Koinonia Marzo 2018


UNA SFIDA DI CUI NON SI PARLA ABBASTANZA

 

Incontrando l’amico Prof. Andrea De Marchi - Professore ordinario di Storia dell’arte medioevale all’Università di Firenze – il discorso cade inevitabilmente sulla chiusura del Convento S.Domenico di Pistoia dove  appunto ci ritroviamo insieme. Per lui è l’occasione per dirmi che si è interessato alla chiusura dei conventi come fenomeno di ordine culturale ed artistico e che su questo problema ha scritto un articolo, che successivamente mi ha inviato: e che qui riportiamo.  Non c’è che da ringraziarlo, non solo per il suo dono, ma prima di tutto per aver sollevato il velo su una “sfida di cui non si parla abbastanza”.

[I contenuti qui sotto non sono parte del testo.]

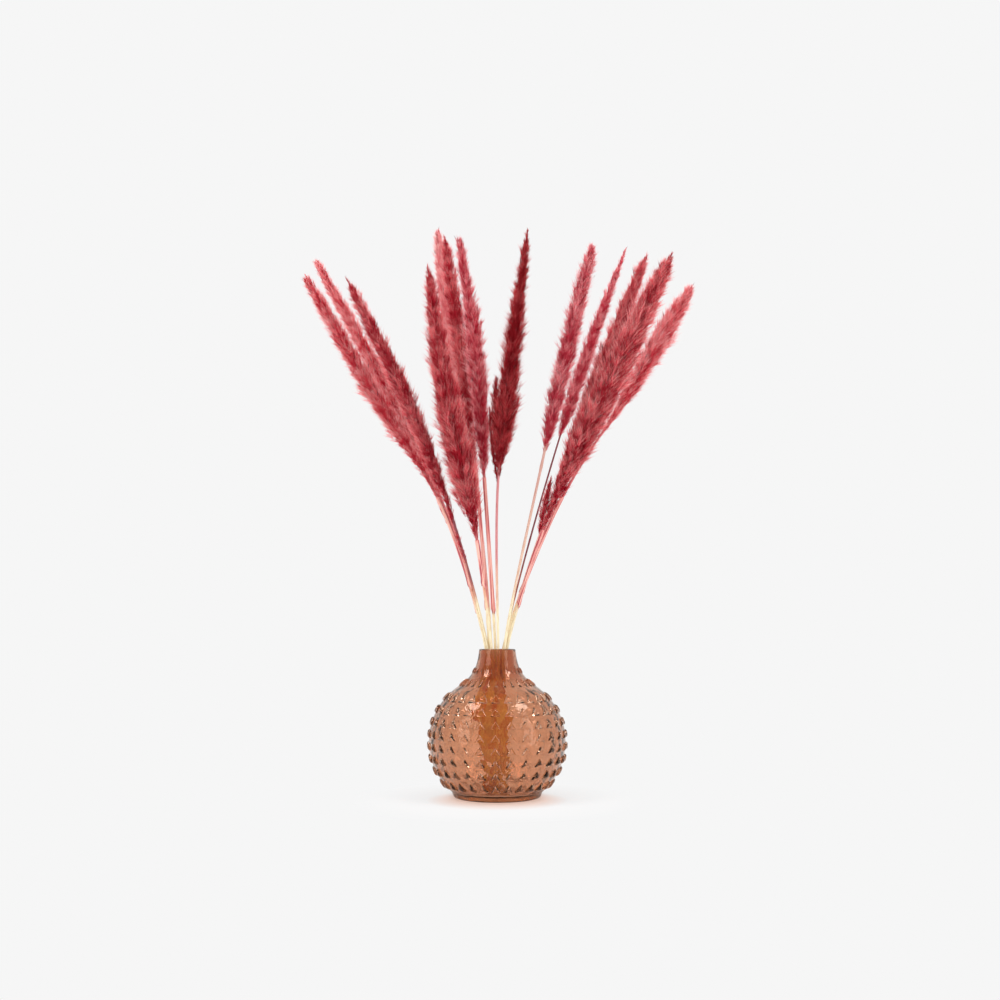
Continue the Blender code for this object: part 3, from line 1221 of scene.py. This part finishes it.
@dataclass
class TuftMaker:
    """Makes one small tuft of fine threads, a unit long, that fans out along Z.

    Args:
        kind: Which tuft it is.
        threads: How many threads it has.
        fan: How far the threads fan out, in degrees.
        width: Width of a thread at its root.
        spread: How far to the sides the roots are scattered.
        depth: How far along the tuft the roots are scattered.
        lengths: Least and greatest length of a thread.
        seed: Seed of the scatter.
    """

    kind: TuftKind
    threads: int
    fan: float
    width: float
    spread: float
    depth: float
    lengths: tuple[float, float]
    seed: int

    def build(self) -> bpy.types.Object:
        """Make the tuft, with each corner's share of its thread, its side and its shift of shade.

        Returns:
            The tuft.
        """
        dice = np.random.default_rng(self.seed)
        corners: list[Vector] = []
        for _ in range(self.threads):
            angle = math.radians(self.fan) * math.sqrt(dice.uniform(0.0, 1.0))
            turn = dice.uniform(0.0, FULL_TURN)
            away = math.sin(angle)
            lean = Vector((away * math.cos(turn), away * math.sin(turn), math.cos(angle)))
            near = Vector((dice.uniform(-1.0, 1.0) * self.spread, dice.uniform(-1.0, 1.0) * self.spread, 0.0))
            near.z = dice.uniform(0.0, self.depth)
            twist = dice.uniform(0.0, FULL_TURN)
            side = lean.cross(Vector((math.cos(twist), math.sin(twist), 0.3))).normalized() * (self.width / 2)
            corners += [near - side, near + side, near + lean * dice.uniform(*self.lengths)]
        marks = {
            "share": np.tile([0.0, 0.0, 1.0], self.threads),
            "side": np.tile([0.1, 0.9, 0.5], self.threads),
            "shift": np.repeat(dice.integers(-2, 3, self.threads), 3),
        }
        faces = [(first, first + 1, first + 2) for first in range(0, len(corners), 3)]
        return new_shape(f"tuft_{self.kind.value}", corners, faces=faces, **marks)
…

Un aggancio per qualche annotazione al suo discorso lo trovo soprattutto in queste parole: “Gli ordini regolari hanno creato e vissuto  questi luoghi, ormai faticano a gestirli sempre più. Erano custodi e garanti della memoria storica, per la continuità di un uso che viene improvvisamente meno. Non sembra esserci adeguata consapevolezza di quanto traumatico e delicato sia questo passaggio, che con la crisi delle vocazioni probabilmente colpirà sempre più monumenti, piccoli e grandi, minacciando un tessuto imponente che è una delle peculiarità non secondarie del patrimonio artistico, specie in Italia”.

Quando dice che “non sembra esserci adeguata consapevolezza di quanto traumatico e delicato sia questo passaggio”, è per me inevitabile andare al di là “delle peculiarità non secondarie del patrimonio artistico”, per considerare l’indifferenza e l’insufficienza in cui il fenomeno passa  sul piano ecclesiale in generale e all’interno della “vita religiosa”, là dove tutto sembra risolversi in termini amministrativi e gestionali. Questa attenzione non deve sorprendere nessuno  o apparire di comodo, se già abbiamo avuto modo di dire che la chiusura dei conventi altro non è che la “morte del convento”.

D’altra parte non è da ora che solleviamo una “questione convento”, al punto che essa è all’origine del nostro cammino di Koinonia: non saprei dire quante volte si sia parlato di “chiesa in forma convento”, fino ad evocare recentemente il “convento interiore”, ma al tempo stesso la nave convento ha continuato imperturbabile il suo percorso su rotte e per porti di sicurezza. Ma la cosa più incredibile è che la chiusura in atto dei conventi passi come soluzione ai problemi interni e magari come operazione di successo all’esterno. E tutto questo nel disinteresse generale da parte della chiesa gerarchica e nella indifferenza per la chiesa  popolo, come se la cosa non li riguardasse.

È chiaro, a questo punto,  che se un discorso “conventi” si volesse aprire, non basta più farne una questione domestica, ma andrebbe inserito nel quadro di ricerca di quel “cambiamento d’epoca” in cui siamo imbarcati.